Legendary cookery writer Marcella Hazan’s celebrated recipe also does away with the need for chopping and can be on the table in no time at all
When it comes to quick weeknight dinners there’s nothing easier than a bowl of pasta and some tasty tomato sauce. Whether you add extra ingredients to it to make it a bit fancier or have it as it is, it’s a go-to for people up and down the country.
But the jars of ready made sauce many of us have at the back of the cupboard for emergencies can be packed full of sugar, and Dolmio maker Mars Food once insisted its sauces are only eaten once a week. Uncle Ben’s too. According to Italian American food writer Marcella Hazan, a good pasta sauce is remarkably simple and economical, too. Much cheaper than buying jars.
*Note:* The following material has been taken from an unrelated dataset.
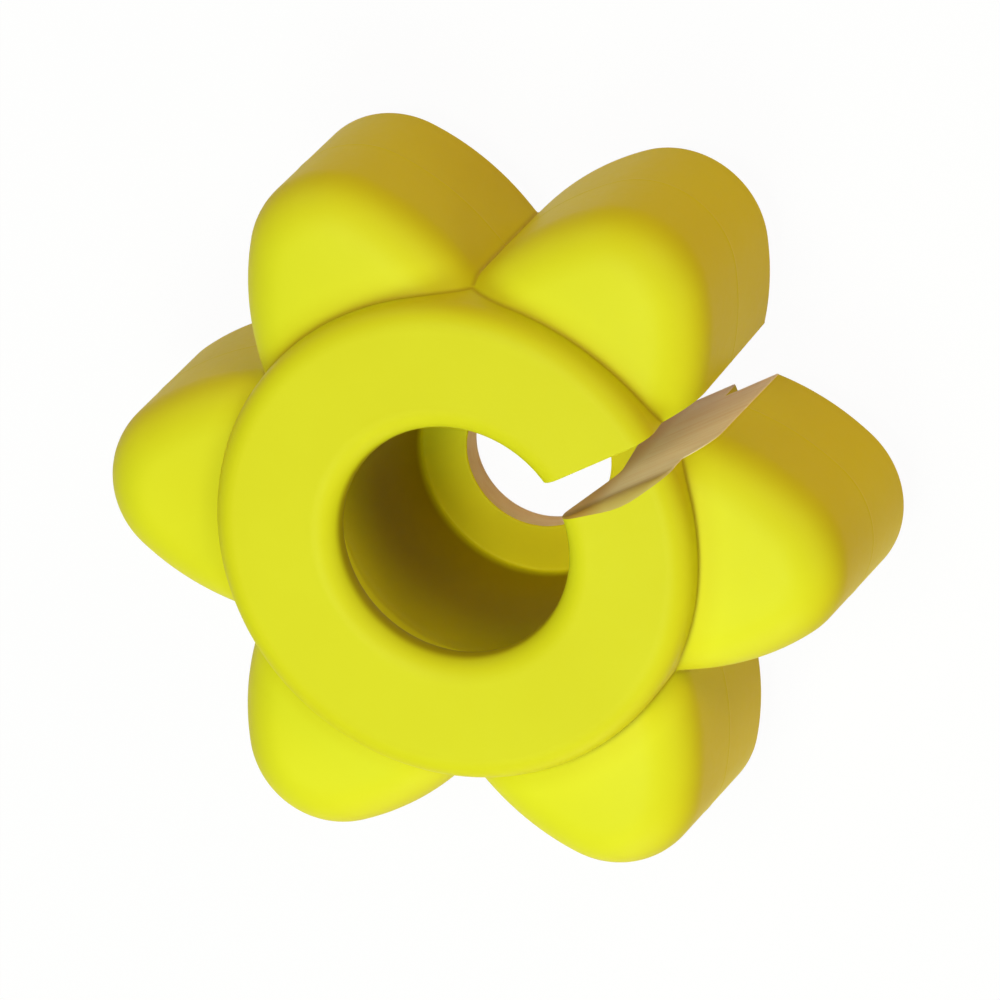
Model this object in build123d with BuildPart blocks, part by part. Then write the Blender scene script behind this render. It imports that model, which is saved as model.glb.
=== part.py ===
from build123d import *
from math import cos, sin, radians
import os

os.makedirs("parts", exist_ok=True)

# Flexible element of a jaw coupling: one elastomer moulding with six lobes, a stepped bore
# and one slot through the ring. +Z is the coupling axis, the rear boss face is z = 0 and the
# slot faces -Y. It bends at its five webs, so it is built as six lobe sectors that meet there.

# overall
lobe_names = ("lobe_1", "lobe_2", "lobe_3", "lobe_4", "lobe_5", "lobe_6")
over_lobes_dia = 100.0
total_height = 39.4
slot_azimuth = -90.0

# ring
ring_dia = 64.3
ring_core_dia = 63.5
ring_edge_round = 3.0
boss_dia = 56.0
boss_height = 5.3
boss_edge_round = 0.5

# bore, from the ring face down to the boss face
throat_dia = 31.0
throat_depth = 3.6
throat_edge_round = 2.5
chamber_dia = 39.8
chamber_depth = 14.0
chamber_round = 6.0
floor_dia = 34.2
floor_height = 4.2
lip_dia = 19.8

# lobes, drafted from their flat rear faces
lobe_tip_radius = 12.2
lobe_tip_half_angle = 51.0
lobe_root_x = 24.0
lobe_root_half_width = 17.25
lobe_draft = 0.9
ring_proud = 4.0
lobe_crown_slope = 3.0
lobe_crown_radius = 64.0
lobe_shoulder_round = 7.4

# slot through the ring, its far side leaning open towards the boss
slot_half_width = 2.42
slot_lean = 0.055

lobe_count = len(lobe_names)
pitch_angle = 360.0 / lobe_count
half_pitch = radians(pitch_angle / 2)
tip_centre_x = over_lobes_dia / 2 - lobe_tip_radius
lobe_crown_height = total_height - ring_proud
slot_foot = slot_half_width + slot_lean * total_height
reach = over_lobes_dia
margin = 1.0

for index, lobe_name in enumerate(lobe_names):
    azimuth = slot_azimuth + (index + 0.5) * pitch_angle
    radial = Vector(cos(radians(azimuth)), sin(radians(azimuth)), 0)
    tangent = Vector(0, 0, 1).cross(radial)
    web_azimuth = azimuth - pitch_angle / 2
    web_radial = Vector(cos(radians(web_azimuth)), sin(radians(web_azimuth)), 0)

    with BuildPart() as lobe:
        # drafted lobe
        with BuildSketch(Plane(origin=(0, 0, boss_height), x_dir=radial, z_dir=(0, 0, 1))):
            with BuildLine():
                tip = CenterArc((tip_centre_x, 0), lobe_tip_radius,
                                -lobe_tip_half_angle, 2 * lobe_tip_half_angle)
                flank_a = TangentArc(tip @ 1, (lobe_root_x, lobe_root_half_width), tangent=tip % 1)
                flank_b = TangentArc(tip @ 0, (lobe_root_x, -lobe_root_half_width),
                                     tangent=(tip % 0) * -1)
                Line(flank_a @ 1, flank_b @ 1)
            make_face()
        extrude(amount=total_height - boss_height, taper=lobe_draft)

        # crowned front, falling away from the ring
        slope = radians(lobe_crown_slope)
        with BuildSketch(Plane(origin=radial * (ring_dia / 2) + Vector(0, 0, lobe_crown_height),
                               x_dir=tangent, z_dir=radial * cos(slope) - Vector(0, 0, sin(slope)))):
            with Locations((0, -lobe_crown_radius)):
                Circle(lobe_crown_radius)
        extrude(amount=reach / 2, both=True, mode=Mode.INTERSECT)

        # soft shoulder all round the crown
        crown_rim = lobe.faces().sort_by(Axis.Z)[-1].edges()
        fillet([edge for edge in crown_rim if edge.center().dot(radial) > lobe_root_x + 4],
               radius=lobe_shoulder_round)

        # ring sector with its bore steps and boss
        with BuildSketch(Plane(origin=(0, 0, 0), x_dir=web_radial,
                               z_dir=web_radial.cross(Vector(0, 0, 1)))) as ring_section:
            with BuildLine():
                Polyline((lip_dia / 2, 0), (boss_dia / 2, 0), (boss_dia / 2, boss_height),
                         (ring_core_dia / 2, boss_height), (ring_dia / 2, total_height),
                         (throat_dia / 2, total_height),
                         (throat_dia / 2, total_height - throat_depth),
                         (chamber_dia / 2, total_height - chamber_depth),
                         (floor_dia / 2, floor_height), (lip_dia / 2, floor_height), close=True)
            make_face()
            fillet(ring_section.vertices().group_by(Axis.Y)[-1].sort_by(Axis.X)[0],
                   radius=throat_edge_round)
            fillet(ring_section.vertices().group_by(Axis.Y)[-1].sort_by(Axis.X)[-1],
                   radius=ring_edge_round)
            fillet(ring_section.vertices().group_by(Axis.Y)[0].sort_by(Axis.X)[-1],
                   radius=boss_edge_round)
            fillet(ring_section.vertices().sort_by_distance((chamber_dia / 2,
                                                             total_height - chamber_depth))[0],
                   radius=chamber_round)
        revolve(axis=Axis.Z, revolution_arc=pitch_angle)

        # the sector ends on the middle plane of each web
        with BuildSketch(Plane(origin=(0, 0, 0), x_dir=radial, z_dir=(0, 0, 1))):
            with BuildLine():
                Polyline((0, 0), (reach * cos(half_pitch), -reach * sin(half_pitch)),
                         (reach * cos(half_pitch), reach * sin(half_pitch)), close=True)
            make_face()
        extrude(amount=total_height + margin, mode=Mode.INTERSECT)

        # slot faces on the two sectors beside it
        if index in (0, lobe_count - 1):
            slot_radial = Vector(cos(radians(slot_azimuth)), sin(radians(slot_azimuth)), 0)
            with BuildSketch(Plane(origin=(0, 0, 0), x_dir=Vector(0, 0, 1).cross(slot_radial),
                                   z_dir=slot_radial)):
                with BuildLine():
                    Polyline((-slot_half_width, -margin), (slot_foot + slot_lean * margin, -margin),
                             (slot_half_width - slot_lean * margin, total_height + margin),
                             (-slot_half_width, total_height + margin), close=True)
                make_face()
            extrude(amount=reach, mode=Mode.SUBTRACT)

    lobe.part.label = lobe_name
    export_step(lobe.part, f"parts/{lobe_name}.step")
    print(lobe_name, round(lobe.part.volume), "mm3")
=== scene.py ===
import bpy
import math
import numpy as np
from mathutils import Matrix, Vector


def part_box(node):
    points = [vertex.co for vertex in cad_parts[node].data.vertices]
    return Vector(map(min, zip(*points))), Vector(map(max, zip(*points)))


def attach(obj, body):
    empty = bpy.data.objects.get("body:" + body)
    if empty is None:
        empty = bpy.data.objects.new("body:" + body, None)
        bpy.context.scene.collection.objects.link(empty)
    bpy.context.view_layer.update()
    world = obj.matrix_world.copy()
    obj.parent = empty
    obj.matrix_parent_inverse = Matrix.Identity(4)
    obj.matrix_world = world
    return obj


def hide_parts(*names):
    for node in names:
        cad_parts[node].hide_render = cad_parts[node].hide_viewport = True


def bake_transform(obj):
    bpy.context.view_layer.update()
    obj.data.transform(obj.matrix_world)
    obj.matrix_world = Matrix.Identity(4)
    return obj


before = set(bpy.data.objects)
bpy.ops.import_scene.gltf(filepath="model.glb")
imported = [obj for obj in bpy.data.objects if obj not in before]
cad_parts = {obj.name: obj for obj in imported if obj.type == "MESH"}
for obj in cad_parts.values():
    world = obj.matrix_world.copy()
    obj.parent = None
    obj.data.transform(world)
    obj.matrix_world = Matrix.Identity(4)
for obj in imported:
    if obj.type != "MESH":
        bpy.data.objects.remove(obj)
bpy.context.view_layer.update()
millimetre = 0.001
halfPitch = 30.0   # degrees from the middle of a lobe to the web beside it
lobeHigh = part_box("lobe_2")[1] / millimetre   # lobe_2 lies along +X
print("frame loaded")

# Sizes are in millimetres and degrees. The ring's side is straight up to edgeDepth below its face,
# and bossFoot is how far from the boss the flat backs of the lobes begin.
ring = {"sideFoot": 31.75, "sideTop": 32.15, "faceHeight": lobeHigh.z, "edgeRound": 3.0,
        "edgeDepth": 3.1, "bossRadius": 28.0, "bossHeight": 5.3, "bossRound": 0.5,
        "bossFoot": 0.6, "bossFootRound": 0.3, "rootRound": 0.25}
lobe = {"reach": lobeHigh.x, "tipRadius": 12.2, "tipAngle": 51.0, "rootX": 24.0, "rootWidth": 17.25,
        "draft": 0.9, "belowFace": 4.0, "crownSlope": 3.0, "crownRadius": 64.0, "shoulder": 7.4,
        "footRound": 0.35, "footLean": 0.006, "valleyRound": 0.2,
        "moldLine": 18.0, "moldLineProud": 0.045, "moldLineWidth": 0.13}
# How finely the outline, wall and shoulder are worked out: firstCentre is the first guess of the
# shoulder ball's height, and rowsAtLine are heights above and below the mold line.
lobeMesh = {"outlineTurn": 125, "outlinePoints": 3000, "firstCentre": 27.0, "centreRounds": 6,
            "widest": 30, "shoulderSteps": 33, "firstRow": 0.6, "rowsBelow": [8, 11, 14, 16.5],
            "rowsAtLine": [-0.5, -0.22, -0.12, -0.05, 0.05, 0.12, 0.22, 0.5],
            "rowsAbove": [21, 23.5, 25.5]}


def ringSide(height):
    # radius of the ring's outer wall at a height: a straight line from foot to top
    share = (height - ring["bossHeight"]) / (ring["faceHeight"] - ring["bossHeight"])
    return ring["sideFoot"] + (ring["sideTop"] - ring["sideFoot"]) * share


def crownHeight(x, y, inset=0.0):
    # A cylinder lying along the lobe and falling outwards: axis height at x, plus the half chord
    # at y divided by the cosine of the slope. inset gives the cylinder that lies that far inside.
    slope = math.radians(lobe["crownSlope"])
    top = ring["faceHeight"] - lobe["belowFace"]
    axis = top - lobe["crownRadius"] / math.cos(slope) - (x - ring["sideTop"]) * math.tan(slope)
    return axis + np.sqrt((lobe["crownRadius"] - inset) ** 2 - y ** 2) / math.cos(slope)


def lobeOutline():
    # Points at the lobe's foot and their outward normals, from the tip round one flank. The tip
    # arc and the tangent flank arc are both centre + radius * normal.
    tip = np.array([lobe["reach"] - lobe["tipRadius"], 0.0])
    corner = math.radians(lobe["tipAngle"])
    cornerNormal = np.array([math.cos(corner), math.sin(corner)])
    join = tip + lobe["tipRadius"] * cornerNormal
    chord = np.array([lobe["rootX"], lobe["rootWidth"]]) - join
    flankRadius = -(chord @ chord) / (2 * chord @ cornerNormal)
    flank = join - flankRadius * cornerNormal
    turn = np.radians(np.linspace(0, lobeMesh["outlineTurn"], lobeMesh["outlinePoints"]))
    normal = np.stack([np.cos(turn), np.sin(turn)], 1)
    onTip = (turn <= corner)[:, None]
    radius = np.where(onTip, lobe["tipRadius"], flankRadius)
    return np.where(onTip, tip, flank) + radius * normal, normal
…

Marcella, who died in 2013, was born in Cesenatico, Italy, in 1924 and went on to open a New York cookery school and write hugely respected cookbooks. In one of them, Essentials of Classic Italian Cooking , Marcella advises using only three ingredients in tomato sauce: onion, butter, and tinned tomatoes. That’s it.
How much butter, you ask? A generous knob. The 1992 recipe is still revered by food writers and cooks alike. No chopping is required. And pasta and tomato sauce is always a hit round the family dining table. Marcella’s precise instructions are to put half a peeled onion into a pot with butter and tinned tomatoes and to leave it all to simmer for 45 minutes.